What the task asks
Search the entries below. Return every line that has "imported" in it.

Stored items
☆ ☆ ☆ ☆ ☆

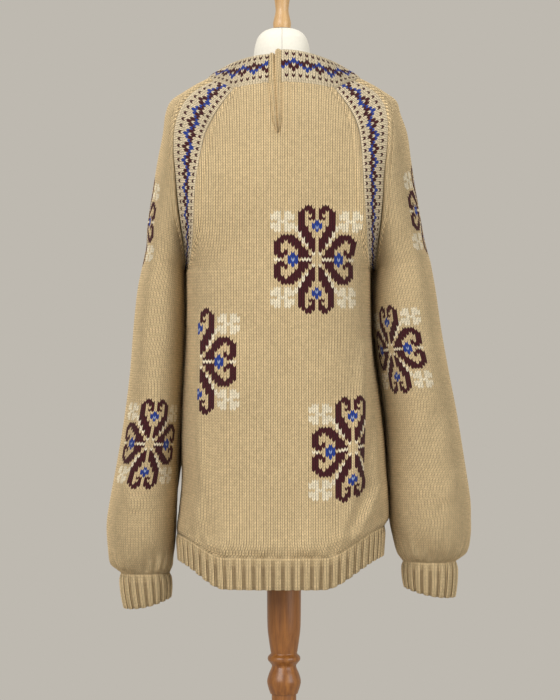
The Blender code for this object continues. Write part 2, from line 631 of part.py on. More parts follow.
def placket_grid(side, back):
    """One knitted edge of the slit, from the top of the neckband to near the slit's end."""
    left, right = back
    rows = []
    for i in list(range(SLIT_ROWS)) + [SLIT_ROWS - 1 + PLACKET_END]:
        low = min(int(i), SLIT_ROWS - 1)
        f = i - low
        outer_edges = [grid[low] + (grid[low + 1] - grid[low]) * f for grid in (left, right)]
        edge_left, edge_right = outer_edges[0][-1], outer_edges[1][0]
        middle = (edge_left + edge_right) / 2
        edge = edge_left if side < 0 else edge_right
        rows.append([edge, (edge + middle) / 2, middle][::-side])
    below = np.array(rows)
    return np.concatenate([band_grid(below[0], side)[:-1], below])


def hem_grid(top):
    """The hem rib as a coarse grid, hung from the ring of points that ends the body."""
    across = top[:, 0] / np.abs(top[:, 0]).max()
    start = np.where(across < 0, LEFT_RISE_START, RIGHT_RISE_START)
    lift = np.where(across < 0, HEM_LIFT_LEFT, HEM_LIFT_RIGHT) * ease(np.abs(across), start, 1.0)
    inward = top * np.array([1.0, 1.0, 0.0])
    inward /= -np.linalg.norm(inward, axis=1)[:, None]
    down = np.zeros_like(top)
    down[:, 2] = lift - HEM_DEPTH
    return np.array([top + (down + inward * HEM_DRAW_IN) * i / HEM_ROWS for i in range(HEM_ROWS + 1)])


def cuff_grid(side, top):
    """A cuff as a coarse grid, hung from the ring of points that ends the sleeve."""
    cuff = CUFF_LEFT if side < 0 else CUFF_RIGHT
    turn = np.linspace(math.pi, -math.pi, 2 * ROW_SAMPLES - 1)
    x = (cuff.outer + cuff.inner) / 2 + (cuff.outer - cuff.inner) / 2 * np.cos(turn)
    y = cuff.middle_y - cuff.half_depth * np.sin(turn)
    z = cuff.bottom_z + cuff.inner_up * ((1 - np.cos(turn)) / 2) ** 2
    line = np.stack([x, y, z], axis=1)
    bottom = mirrored(spread(line, 0.0, None, 2 * HALF_SLEEVE_COLUMNS), side)
    bottom = bottom if side > 0 else bottom[::-1]
    middle = bottom.mean(axis=0) * np.array([1.0, 1.0, 0.0])
    rows = []
    for i in range(CUFF_ROWS + 1):
        f = i / CUFF_ROWS
        row = top + (bottom - top) * f
        outward = (row - middle) * np.array([1.0, 1.0, 0.0])
        outward /= np.linalg.norm(outward, axis=1)[:, None]
        rows.append(row + outward * CUFF_BELLY * 4 * f * (1 - f))
    return np.array(rows)


def key_of(point):
    """A point rounded to 0.01 mm, so that the seam points of two pieces match."""
    return tuple(int(round(value * KEYS_PER_METRE)) for value in point)


def surface_directions(grids):
    """Sums of face directions at every point, shared by all the pieces that meet there."""
    sums = {}
    for grid in grids:
        across = grid[:-1, 1:] - grid[1:, :-1]
        down = grid[1:, 1:] - grid[:-1, :-1]
        direction = np.cross(down, across)
        for i in range(grid.shape[0] - 1):
            for j in range(grid.shape[1] - 1):
                for point in (grid[i, j], grid[i, j + 1], grid[i + 1, j + 1], grid[i + 1, j]):
                    key = key_of(point)
                    sums[key] = sums.get(key, 0.0) + direction[i, j]
    return sums


def directions_for(grid, sums):
    """The outward unit direction at each point of a grid."""
    result = np.array([[sums[key_of(point)] for point in row] for row in grid])
    return result / np.linalg.norm(result, axis=2, keepdims=True)


def refine_columns(grid, times):
    """Divide every column of a grid, along straight lines between its points."""
    count = grid.shape[1] - 1
    places = np.arange(count * times + 1) / times
    low = np.minimum(places.astype(int), count - 1)
    f = (places - low)[None, :, None]
    return grid[:, low] * (1 - f) + grid[:, low + 1] * f


def rib_profile(columns):
    """Heights of a two-by-two rib across a grid's columns: furrow, crown, crown, furrow."""
    return np.array([RIB_HEIGHT if j % RIB_COLUMNS in (1, 2) else 0.0 for j in range(columns)])


def edge_faces(a, b, count, from_first):
    """Two triangles across a wall's edge, cut along the same diagonal as its neighbour's edge."""
    if from_first:
        return [(b, a, b + count), (a, a + count, b + count)]
    return [(b, a, a + count), (b, a + count, b + count)]


class Wall:
    """The points and faces of one knitted piece: an outer sheet, an inner one and its edges."""

    def __init__(self):
        self.index = {}
        self.base = []
        self.direction = []
        self.height = []
        self.quads = []

    def add(self, grid, directions, heights):
        """Add a grid of points, joining it to earlier grids where their points match."""
        number = np.zeros(grid.shape[:2], int)
        for i in range(grid.shape[0]):
            for j in range(grid.shape[1]):
                key = key_of(grid[i, j])
                if key not in self.index:
                    self.index[key] = len(self.base)
                    self.base.append(grid[i, j])
                    self.direction.append(directions[i, j])
                    self.height.append(heights[j])
                number[i, j] = self.index[key]
        for i in range(grid.shape[0] - 1):
            for j in range(grid.shape[1] - 1):
                quad = (number[i, j], number[i + 1, j], number[i + 1, j + 1], number[i, j + 1])
                self.quads.append(tuple(int(n) for n in quad))

    def edges(self):
        """Directed edges that only one face uses."""
        used = set()
        for quad in self.quads:
            used.update(zip(quad, quad[1:] + quad[:1]))
        return [(a, b) for a, b in used if (b, a) not in used]

    def draw_in(self, base, edges):
        """Move the edge points inwards along the surface by half the seam gap."""
        centre_of = {}
        for quad in self.quads:
            for a, b in zip(quad, quad[1:] + quad[:1]):
                centre_of[a, b] = base[list(quad)].mean(axis=0)
        inward = {}
        for a, b in edges:
            along = (base[b] - base[a]) / np.linalg.norm(base[b] - base[a])
            way = centre_of[a, b] - base[a]
            way = way - along * way.dot(along)
            way /= np.linalg.norm(way)
            inward.setdefault(a, []).append(way)
            inward.setdefault(b, []).append(way)
        moved = base.copy()
        for point, ways in inward.items():
            overlap = max(1 + ways[0].dot(ways[-1]), 0.1)
            moved[point] += SEAM_GAP / 2 * (ways[0] + ways[-1]) / overlap
        return moved

    def build(self, name, material):
        """Make the closed solid."""
        edges = sorted(self.edges())
        base = self.draw_in(np.array(self.base), edges)
        direction = np.array(self.direction)
        outer = base + direction * np.array(self.height)[:, None]
        inner = base - direction * WALL
        count = len(base)
        faces = list(self.quads)
        faces += [tuple(n + count for n in quad[::-1]) for quad in self.quads]
        key = {number: point for point, number in self.index.items()}
        for a, b in edges:
            faces += edge_faces(a, b, count, key[a] < key[b])
        return make_object(name, np.concatenate([outer, inner]), faces, material)


def make_object(name, points, faces, material):
    """A smooth-shaded mesh object in the garment's collection."""
    mesh = bpy.data.meshes.new(name)
    mesh.from_pydata([tuple(float(value) for value in point) for point in points], [], faces)
    mesh.validate()
    mesh.shade_smooth()
    mesh.set_sharp_from_angle(angle=math.radians(SHARP_DEGREES))
    mesh.materials.append(material)
    made = bpy.data.objects.new(name, mesh)
    bpy.data.collections[COLLECTION_NAME].objects.link(made)
    return made


def make_material(name, colour, roughness):
    """A Principled material with one colour."""
    material = bpy.data.materials.new(name)
    material.use_nodes = True
    shader = material.node_tree.nodes["Principled BSDF"]
    shader.inputs["Base Color"].default_value = colour
    shader.inputs["Roughness"].default_value = roughness
    shader.inputs["Metallic"].default_value = 0.0
    return material


def make_wall(name, grids, sums, colour, ribbed=False, edging=False):
    """Build one knitted piece from its grids."""
    wall = Wall()
    for grid in grids:
        directions = directions_for(grid, sums)
        if ribbed:
            grid = refine_columns(grid, RIB_COLUMNS)
            directions = refine_columns(directions, RIB_COLUMNS)
        columns = grid.shape[1]
        heights = rib_profile(columns) if ribbed else np.zeros(columns)
        if edging:
            heights[1:-1] = EDGING_HEIGHT
        wall.add(grid, directions, heights)
    return wall.build(name, make_material(name + "_wool", colour, WOOL_ROUGHNESS))


def make_sweater():
    """Work out every panel's grid, then build the pieces."""
    grids = {}
    for side in (-1, 1):
        for face in ("back", "front"):
            grids[face, side] = body_grid(face, side)
            grids["strip " + face, side] = strip_grid(face, side)
        grids["sleeve", side] = sleeve_grid(side)
    for side in (-1, 1):
        seam = neck_seam(side, grids)
        band = band_grid(seam, side)
        grids["band", side] = band if side > 0 else band[:, ::-1]
        grids["placket", side] = placket_grid(side, (grids["back", -1], grids["back", 1]))
        grids["cuff", side] = cuff_grid(side, grids["sleeve", side][-1])
    order = (("back", -1), ("back", 1), ("front", 1), ("front", -1))
    ring = [grids[half][-1] for half in order]
    grids["hem"] = hem_grid(np.concatenate([ring[0]] + [part[1:] for part in ring[1:]]))
    sums = surface_directions(grids.values())

    for face in ("back", "front"):
        make_wall(face + "_panel", [grids[face, -1], grids[face, 1]], sums, WOOL_BEIGE)
    make_wall("neckband", [grids["band", -1], grids["band", 1]], sums, WOOL_PALE)
    make_wall("hem_rib", [grids["hem"]], sums, WOOL_BEIGE, ribbed=True)
    for side, word in ((-1, "left"), (1, "right")):
        make_wall("sleeve_" + word, [grids["sleeve", side]], sums, WOOL_BEIGE)
        make_wall("cuff_" + word, [grids["cuff", side]], sums, WOOL_BEIGE, ribbed=True)
        make_wall("placket_" + word, [grids["placket", side]], sums, WOOL_BEIGE, edging=True)
        for face in ("back", "front"):
            name = "raglan_strip_" + face + "_" + word
            make_wall(name, [grids["strip " + face, side]], sums, WOOL_PALE)


def make_form():
    """The limbless torso, lofted through its rings, with a small flat top and a flat bottom."""
    turn = np.arange(FORM_COLUMNS) / FORM_COLUMNS * 2 * math.pi
    cosine, sine = np.cos(turn), np.sin(turn)
    points, faces = [], []
    for ring in FORM_RINGS:
        reach = np.where(sine < 0, -ring.back_y, ring.front_y)
        x = FORM_X + ring.half_width * np.sign(cosine) * np.abs(cosine) ** (2 / FORM_POWER)
        y = reach * np.sign(sine) * np.abs(sine) ** (2 / FORM_POWER)
        points += [(x[j], y[j], ring.z) for j in range(FORM_COLUMNS)]
    for i in range(len(FORM_RINGS) - 1):
        for j in range(FORM_COLUMNS):
            after = (j + 1) % FORM_COLUMNS
            top, low = i * FORM_COLUMNS, (i + 1) * FORM_COLUMNS
            faces.append((top + j, low + j, low + after, top + after))
    faces.append(tuple(range(FORM_COLUMNS)))
    last = (len(FORM_RINGS) - 1) * FORM_COLUMNS
    faces.append(tuple(last + j for j in reversed(range(FORM_COLUMNS))))
    make_object("form_torso", points, faces, make_material("form_cotton", COTTON_CREAM, COTTON_ROUGHNESS))


def make_turned(name, profile, centre_x, colour, steps):
    """A turned wooden piece: a profile at +X, run down its outer side, with a Screw modifier."""
    line = [(0.0, profile[0].z)] if profile[0].radius > 0 else []
    line += [(row.radius, row.z) for row in profile] + [(0.0, profile[-1].z)]
    mesh = bpy.data.meshes.new(name)
    mesh.from_pydata([(x, 0.0, z) for x, z in line], [(i, i + 1) for i in range(len(line) - 1)], [])
    mesh.materials.append(make_material(name + "_wood", colour, WOOD_ROUGHNESS))
    made = bpy.data.objects.new(name, mesh)
    made.location.x = centre_x
    bpy.data.collections[COLLECTION_NAME].objects.link(made)
    screw = made.modifiers.new("turn", "SCREW")
    screw.steps = steps
    screw.render_steps = steps
    screw.use_merge_vertices = True
    screw.merge_threshold = MERGE_DISTANCE
    screw.use_smooth_shade = True


def make_base():
    """The round foot of the stand, a disc with an eased upper edge."""
    profile = [Turn(BASE_RADIUS - BASE_EDGE, BASE_HEIGHT)]
    for i in (1, 2, 3):
        angle = math.radians(30 * i)
        radius = BASE_RADIUS - BASE_EDGE + BASE_EDGE * math.sin(angle)
        profile.append(Turn(radius, BASE_HEIGHT - BASE_EDGE + BASE_EDGE * math.cos(angle)))
    profile.append(Turn(BASE_RADIUS, 0.0))
    make_turned("stand_base", profile, 0.0, WOOD_HONEY, BASE_STEPS)


def main():
    for old in list(bpy.data.objects):
        bpy.data.objects.remove(old, do_unlink=True)
    collection = bpy.data.collections.new(COLLECTION_NAME)
    bpy.context.scene.collection.children.link(collection)
    make_sweater()
    make_form()
    make_turned("neck_finial", FINIAL_PROFILE, FORM_X, WOOD_PALE, TURNED_STEPS)
    make_turned("pole", POLE_PROFILE, 0.0, WOOD_HONEY, TURNED_STEPS)
    make_base()


main()
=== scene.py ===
"""Looks of the hand-knitted raglan sweater on its dress form.

Units are metres, +Z is up, the back of the sweater faces -Y and so -X is the wearer's left. Every
knitted piece is a sheet of stitches laid over the same rows as its CAD solid: stitch columns run
down the piece from its centre line, and the seams cut them off. Each stitch has its own yarn
colour, with painted shade in the ribs' sunk columns, and the wool material adds the two legs of
the stitch, with painted shade in their valleys and a painted highlight on their crests, the twist
of the yarn and its fuzz.
"""
import math
from collections import namedtuple

import bmesh
import bpy
import numpy as np
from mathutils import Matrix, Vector


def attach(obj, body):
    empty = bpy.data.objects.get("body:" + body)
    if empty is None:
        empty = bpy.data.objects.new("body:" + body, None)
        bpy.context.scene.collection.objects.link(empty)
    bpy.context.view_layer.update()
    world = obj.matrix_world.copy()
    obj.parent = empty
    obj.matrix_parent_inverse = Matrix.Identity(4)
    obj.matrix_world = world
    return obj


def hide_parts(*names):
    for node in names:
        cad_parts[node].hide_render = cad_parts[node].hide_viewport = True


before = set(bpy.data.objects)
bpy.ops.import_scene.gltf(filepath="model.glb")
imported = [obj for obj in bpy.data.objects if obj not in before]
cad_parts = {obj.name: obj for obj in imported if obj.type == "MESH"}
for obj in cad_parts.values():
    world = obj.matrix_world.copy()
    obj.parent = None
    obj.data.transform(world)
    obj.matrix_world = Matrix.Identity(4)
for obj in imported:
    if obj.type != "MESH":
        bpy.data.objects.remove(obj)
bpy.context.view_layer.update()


def in_metres(kind, rows, kept=""):
    """Named rows of a table that is written in millimetres, but for the column that is kept."""
    table = []
    for row in rows:
        table.append(kind(*(cell if name == kept else cell / 1000
                            for name, cell in zip(kind._fields, row))))
    return table


# Relief and clearances. The solids' ribs are a little lower.
RIB_HEIGHT = 0.0030
SIDE_FADE = 0.030
SLEEVE_CLEARANCE = 0.0025

# Back and front panels are squarer than an ellipse in plan
BODY_POWER = 2.6

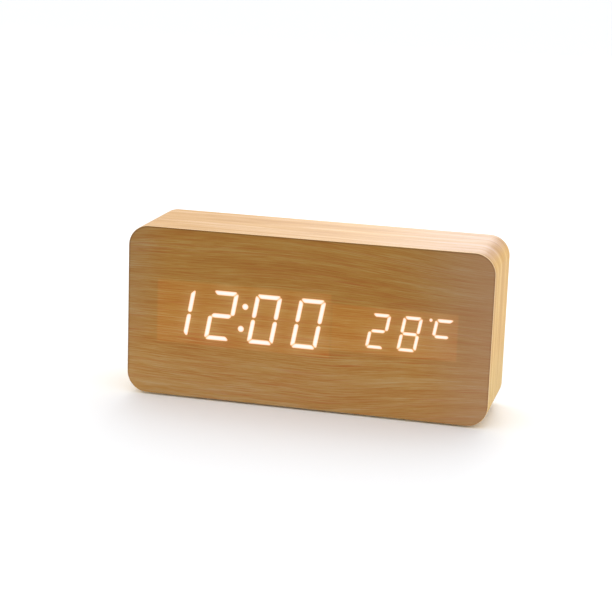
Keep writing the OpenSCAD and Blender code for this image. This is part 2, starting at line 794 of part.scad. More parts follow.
module bridge_contacts() color("#ccccd0") {
    contact(1, 0, 1);
    contact(-1, 1, 2);
    contact(1, 2, 3);
}

// Conical coil at the flat end of each cell
module contact_springs() color("#ccccd0")
    for (i = [0:3]) {
        start = bay_x - cell_dir(i) * (bay.x / 2 - contact_t - spring_wire);
        run = cell_dir(i) * (spring_l - 2 * spring_wire);
        tube([for (k = [0:spring_turns * 10])
                let (t = k / (spring_turns * 10), r = spring_r1 + (spring_r2 - spring_r1) * t)
                [start + run * t, cell_y + r * cos(36 * k), cell_z(i) + r * sin(36 * k)]],
             spring_wire, 6, [1, 0, 0]);
    }

case_core();
front_veneer();
edge_veneer();
back_veneer();
foot(-1, -1);  // foot_front_left
foot(1, -1);  // foot_front_right
foot(-1, 1);  // foot_rear_left
foot(1, 1);  // foot_rear_right
time_display_housing();
temp_display_housing();
display_board(TIME, time_box);  // time_display_board
display_board(TEMP, temp_box);  // temp_display_board
time_segments_lit();
temp_segments_lit();
segments_dark();
time_colon();
degree_dot();
led_dies();
display_pins();
main_board();
main_board_screws();
controller_chip();
driver_chip();
crystal();
buzzer();
microphone();
thermistor();
cell_holder();
backup_cell();
capacitors();
chip_resistors();
battery_connector();
io_connector();
red_wire();
black_wire();
io_cable();
io_board();
io_board_screws();
switch_body(0);  // set_switch
switch_body(1);  // up_switch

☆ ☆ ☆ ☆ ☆

Full solution
imported = [obj for obj in bpy.data.objects if obj not in before]
cad_parts = {obj.name: obj for obj in imported if obj.type == "MESH"}
for obj in imported:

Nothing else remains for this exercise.